* **Aim**: Go through the listing and copy every line word for word.

* **Stored data**:
________________________________________
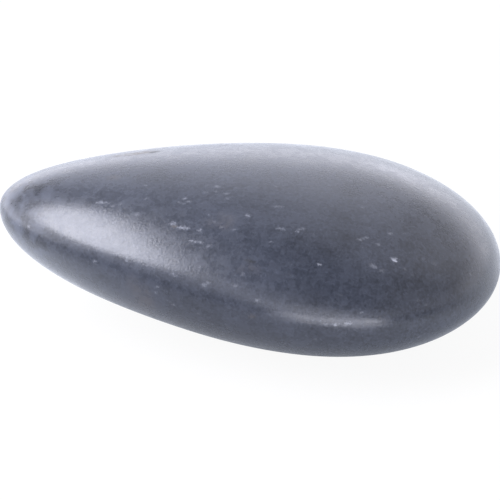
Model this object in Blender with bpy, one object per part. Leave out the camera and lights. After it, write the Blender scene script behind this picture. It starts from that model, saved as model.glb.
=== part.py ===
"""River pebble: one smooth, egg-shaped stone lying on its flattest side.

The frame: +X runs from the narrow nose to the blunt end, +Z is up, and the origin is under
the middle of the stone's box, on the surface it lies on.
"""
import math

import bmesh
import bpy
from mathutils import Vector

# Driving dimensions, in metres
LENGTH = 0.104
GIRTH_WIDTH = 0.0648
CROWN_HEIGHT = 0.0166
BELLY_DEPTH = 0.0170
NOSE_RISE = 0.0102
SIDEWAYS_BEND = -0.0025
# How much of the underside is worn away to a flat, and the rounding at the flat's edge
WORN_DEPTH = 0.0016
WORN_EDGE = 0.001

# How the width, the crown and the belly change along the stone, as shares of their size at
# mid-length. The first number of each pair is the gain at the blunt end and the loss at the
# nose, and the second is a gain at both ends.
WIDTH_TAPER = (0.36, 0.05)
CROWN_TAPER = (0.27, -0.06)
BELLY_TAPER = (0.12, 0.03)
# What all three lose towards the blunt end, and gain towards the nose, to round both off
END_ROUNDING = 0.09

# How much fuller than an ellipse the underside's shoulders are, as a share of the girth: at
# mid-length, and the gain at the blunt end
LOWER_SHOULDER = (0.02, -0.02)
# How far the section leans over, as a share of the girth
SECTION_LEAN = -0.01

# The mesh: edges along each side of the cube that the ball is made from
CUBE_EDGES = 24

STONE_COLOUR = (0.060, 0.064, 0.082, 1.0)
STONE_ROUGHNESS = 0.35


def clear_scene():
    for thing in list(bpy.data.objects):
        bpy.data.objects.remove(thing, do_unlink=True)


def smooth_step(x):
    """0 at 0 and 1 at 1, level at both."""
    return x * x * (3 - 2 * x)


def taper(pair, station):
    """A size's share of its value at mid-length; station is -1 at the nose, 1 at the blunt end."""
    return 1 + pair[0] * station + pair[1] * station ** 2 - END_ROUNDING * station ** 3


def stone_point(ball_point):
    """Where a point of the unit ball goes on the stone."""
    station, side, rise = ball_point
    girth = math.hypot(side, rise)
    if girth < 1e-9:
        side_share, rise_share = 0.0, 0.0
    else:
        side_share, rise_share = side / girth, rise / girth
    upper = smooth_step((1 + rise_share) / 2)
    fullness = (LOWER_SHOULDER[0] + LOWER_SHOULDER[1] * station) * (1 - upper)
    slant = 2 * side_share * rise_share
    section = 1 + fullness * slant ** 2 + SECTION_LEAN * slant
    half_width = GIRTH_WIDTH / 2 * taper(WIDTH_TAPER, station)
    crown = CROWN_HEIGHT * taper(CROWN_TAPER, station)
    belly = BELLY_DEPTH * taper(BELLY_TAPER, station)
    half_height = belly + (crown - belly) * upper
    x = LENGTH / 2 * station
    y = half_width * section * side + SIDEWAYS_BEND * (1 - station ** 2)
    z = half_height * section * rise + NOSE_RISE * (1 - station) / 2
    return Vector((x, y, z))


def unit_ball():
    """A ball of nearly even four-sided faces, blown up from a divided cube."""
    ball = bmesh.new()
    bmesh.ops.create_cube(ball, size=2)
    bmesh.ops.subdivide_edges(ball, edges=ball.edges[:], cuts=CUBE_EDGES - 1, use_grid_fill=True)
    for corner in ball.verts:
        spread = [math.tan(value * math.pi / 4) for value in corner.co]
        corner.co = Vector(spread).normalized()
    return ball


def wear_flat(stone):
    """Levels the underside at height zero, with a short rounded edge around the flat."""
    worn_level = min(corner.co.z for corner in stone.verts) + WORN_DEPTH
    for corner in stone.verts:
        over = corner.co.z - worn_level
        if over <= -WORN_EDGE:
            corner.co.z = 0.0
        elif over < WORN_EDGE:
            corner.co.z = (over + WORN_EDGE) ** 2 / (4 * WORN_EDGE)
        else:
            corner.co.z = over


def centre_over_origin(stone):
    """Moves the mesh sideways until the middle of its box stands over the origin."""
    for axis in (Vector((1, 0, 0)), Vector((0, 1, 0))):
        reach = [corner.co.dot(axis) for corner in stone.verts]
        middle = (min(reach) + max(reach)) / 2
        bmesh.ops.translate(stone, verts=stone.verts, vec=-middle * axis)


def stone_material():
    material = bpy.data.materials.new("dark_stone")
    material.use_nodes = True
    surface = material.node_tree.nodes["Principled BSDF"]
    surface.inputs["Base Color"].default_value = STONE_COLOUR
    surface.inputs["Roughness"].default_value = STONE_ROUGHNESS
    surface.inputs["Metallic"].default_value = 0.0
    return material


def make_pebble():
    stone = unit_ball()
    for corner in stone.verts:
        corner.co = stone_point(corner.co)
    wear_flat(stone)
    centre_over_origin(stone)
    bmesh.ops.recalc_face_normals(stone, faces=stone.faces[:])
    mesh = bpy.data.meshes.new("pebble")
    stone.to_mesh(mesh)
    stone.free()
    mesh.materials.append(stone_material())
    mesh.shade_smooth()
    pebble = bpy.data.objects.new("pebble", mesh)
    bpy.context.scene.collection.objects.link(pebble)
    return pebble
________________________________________
* **Result of the exercise**:
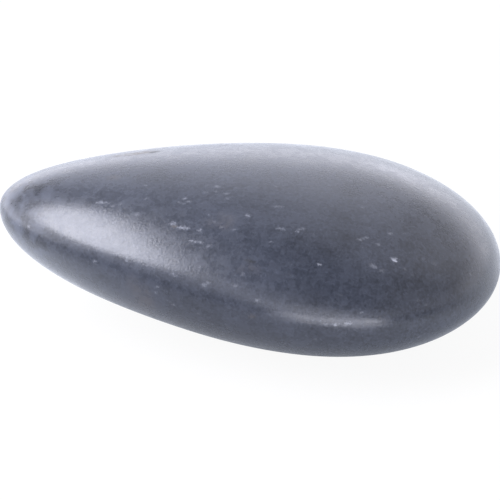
Model this object in Blender with bpy, one object per part. Leave out the camera and lights. After it, write the Blender scene script behind this picture. It starts from that model, saved as model.glb.
=== part.py ===
"""River pebble: one smooth, egg-shaped stone lying on its flattest side.

The frame: +X runs from the narrow nose to the blunt end, +Z is up, and the origin is under
the middle of the stone's box, on the surface it lies on.
"""
import math

import bmesh
import bpy
from mathutils import Vector

# Driving dimensions, in metres
LENGTH = 0.104
GIRTH_WIDTH = 0.0648
CROWN_HEIGHT = 0.0166
BELLY_DEPTH = 0.0170
NOSE_RISE = 0.0102
SIDEWAYS_BEND = -0.0025
# How much of the underside is worn away to a flat, and the rounding at the flat's edge
WORN_DEPTH = 0.0016
WORN_EDGE = 0.001

# How the width, the crown and the belly change along the stone, as shares of their size at
# mid-length. The first number of each pair is the gain at the blunt end and the loss at the
# nose, and the second is a gain at both ends.
WIDTH_TAPER = (0.36, 0.05)
CROWN_TAPER = (0.27, -0.06)
BELLY_TAPER = (0.12, 0.03)
# What all three lose towards the blunt end, and gain towards the nose, to round both off
END_ROUNDING = 0.09

# How much fuller than an ellipse the underside's shoulders are, as a share of the girth: at
# mid-length, and the gain at the blunt end
LOWER_SHOULDER = (0.02, -0.02)
# How far the section leans over, as a share of the girth
SECTION_LEAN = -0.01

# The mesh: edges along each side of the cube that the ball is made from
CUBE_EDGES = 24

STONE_COLOUR = (0.060, 0.064, 0.082, 1.0)
STONE_ROUGHNESS = 0.35


def clear_scene():
    for thing in list(bpy.data.objects):
        bpy.data.objects.remove(thing, do_unlink=True)


def smooth_step(x):
    """0 at 0 and 1 at 1, level at both."""
    return x * x * (3 - 2 * x)


def taper(pair, station):
    """A size's share of its value at mid-length; station is -1 at the nose, 1 at the blunt end."""
    return 1 + pair[0] * station + pair[1] * station ** 2 - END_ROUNDING * station ** 3


def stone_point(ball_point):
    """Where a point of the unit ball goes on the stone."""
    station, side, rise = ball_point
    girth = math.hypot(side, rise)
    if girth < 1e-9:
        side_share, rise_share = 0.0, 0.0
    else:
        side_share, rise_share = side / girth, rise / girth
    upper = smooth_step((1 + rise_share) / 2)
    fullness = (LOWER_SHOULDER[0] + LOWER_SHOULDER[1] * station) * (1 - upper)
    slant = 2 * side_share * rise_share
    section = 1 + fullness * slant ** 2 + SECTION_LEAN * slant
    half_width = GIRTH_WIDTH / 2 * taper(WIDTH_TAPER, station)
    crown = CROWN_HEIGHT * taper(CROWN_TAPER, station)
    belly = BELLY_DEPTH * taper(BELLY_TAPER, station)
    half_height = belly + (crown - belly) * upper
    x = LENGTH / 2 * station
    y = half_width * section * side + SIDEWAYS_BEND * (1 - station ** 2)
    z = half_height * section * rise + NOSE_RISE * (1 - station) / 2
    return Vector((x, y, z))


def unit_ball():
    """A ball of nearly even four-sided faces, blown up from a divided cube."""
    ball = bmesh.new()
    bmesh.ops.create_cube(ball, size=2)
    bmesh.ops.subdivide_edges(ball, edges=ball.edges[:], cuts=CUBE_EDGES - 1, use_grid_fill=True)
    for corner in ball.verts:
        spread = [math.tan(value * math.pi / 4) for value in corner.co]
        corner.co = Vector(spread).normalized()
    return ball


def wear_flat(stone):
    """Levels the underside at height zero, with a short rounded edge around the flat."""
    worn_level = min(corner.co.z for corner in stone.verts) + WORN_DEPTH
    for corner in stone.verts:
        over = corner.co.z - worn_level
        if over <= -WORN_EDGE:
            corner.co.z = 0.0
        elif over < WORN_EDGE:
            corner.co.z = (over + WORN_EDGE) ** 2 / (4 * WORN_EDGE)
        else:
            corner.co.z = over


def centre_over_origin(stone):
    """Moves the mesh sideways until the middle of its box stands over the origin."""
    for axis in (Vector((1, 0, 0)), Vector((0, 1, 0))):
        reach = [corner.co.dot(axis) for corner in stone.verts]
        middle = (min(reach) + max(reach)) / 2
        bmesh.ops.translate(stone, verts=stone.verts, vec=-middle * axis)


def stone_material():
    material = bpy.data.materials.new("dark_stone")
    material.use_nodes = True
    surface = material.node_tree.nodes["Principled BSDF"]
    surface.inputs["Base Color"].default_value = STONE_COLOUR
    surface.inputs["Roughness"].default_value = STONE_ROUGHNESS
    surface.inputs["Metallic"].default_value = 0.0
    return material


def make_pebble():
    stone = unit_ball()
    for corner in stone.verts:
        corner.co = stone_point(corner.co)
    wear_flat(stone)
    centre_over_origin(stone)
    bmesh.ops.recalc_face_normals(stone, faces=stone.faces[:])
    mesh = bpy.data.meshes.new("pebble")
    stone.to_mesh(mesh)
    stone.free()
    mesh.materials.append(stone_material())
    mesh.shade_smooth()
    pebble = bpy.data.objects.new("pebble", mesh)
    bpy.context.scene.collection.objects.link(pebble)
    return pebble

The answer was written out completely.